Since the Rs 50 lakh investment shouldn't necessarily be in cash and can be securities or combination of both, Rajan of PMS Bazaar says investors with Rs 50 lakh in mutual funds or stocks may consider shifting to PMS. "Retail investors often have bad stocks. The reasons could be two - they don't understand markets well or don't have time. So, an investor with Rs 50 lakh worth of equities should consider PMS."
However, they must know that the regulations are still evolving. In the name of protecting the privacy of clients, not much information is disclosed even to regulators. Although most portfolio managers send performance and debit reports to individual investors on a monthly basis, there is no standard process to calculate returns and fees. The SEBI working group says some portfolio managers are selectively disclosing the portfolio, getting it audited, and showing the returns. Besides, performance is reported for various strategies/products and there is no way for the regulator/investor to identify whether the performance reported is accurate. Benchmarks are also not specified. That said, only investors with high-risk appetite and long-term horizon should plunge into these "high risk, high reward" schemes.
What You Pay
The fee is charged in different ways - fixed, variable and fixed-plus-variable. There are other expenses as well over and above the portfolio management fee such as custodian fee, depository charges, brokerage tax, service tax, security transaction tax and other statutory levies. These work out to around 0.5 per cent, says Rajan of PMS Bazaar.
The distributor may charge a one-time set-up fee of up to 2 per cent that is deducted from the client's capital contribution. For example, if you invest Rs 1 crore, Rs 2 lakh will go to the distributor and Rs 98 lakh will be invested. Investors should know that the set-up fee is a discretionary charge. In theory, it is an agreement between a distributor and a client. However, distributors do not tell the investor that it is optional. "Earlier, nine out of 10 clients used to pay set-up fee. Now, awareness has increased. Out of 20, four-five are paying it."
One should also be aware of exit loads. Although there is no lock-in period, the asset management companies (AMCs) may charge exorbitant exit loads if you liquidate your investment within one to five years. "Exit load ranges from 1-8 per cent for up to five years. Exorbitant exit loads are not in the interest of investors or the industry. There is a need to standardise exit-load structures," observes the working group report.

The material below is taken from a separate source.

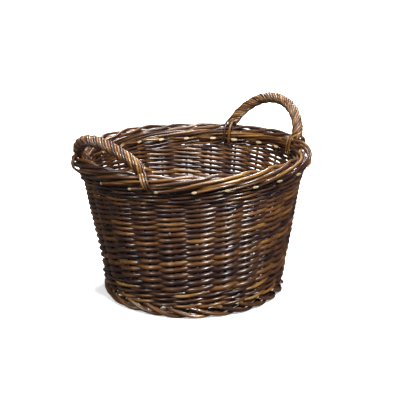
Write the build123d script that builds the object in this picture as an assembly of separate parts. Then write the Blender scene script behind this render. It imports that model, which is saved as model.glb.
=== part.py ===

Among AMCs in PMS Bazaar universe, Ambit Capital, AMSEC, O3 Capital, India Nivesh, Sanctum, Marcellus, Pelican, Unifi Capital and Buoyant Capital have zero exit load.
One major lacunae that makes PMS products prone to mis-selling is upfront commission - the one-time fee paid by AMC to a distributor. SEBI had banned upfront commission for MF distributors last year. Since then, say industry observers, distributors have been pitching PMS products to investors even if MFs suit their needs better. "The scope for mis-selling increases, particularly in products that offer higher upfront incentives to distributors, if the distributors do not have adequate internal checks and controls. In that sense, PMS schemes can be potentially mis-sold (like any other product)," says Kulkarni of Julius Baer.
The SEBI working group's July 2019 report had recommended that the distributor commission "may only be paid on a trail basis and only from the fees charged by the portfolio manager". SEBI is yet to act on it.
Interestingly, a number of PMS schemes offer trail commission to distributors. Investors should ask for such details before committing money to such schemes. Although the upfront commission doesn't affect the cost or return of the investment per se for clients, it leaves scope for dubious distributors to mis-sell products only to earn commission.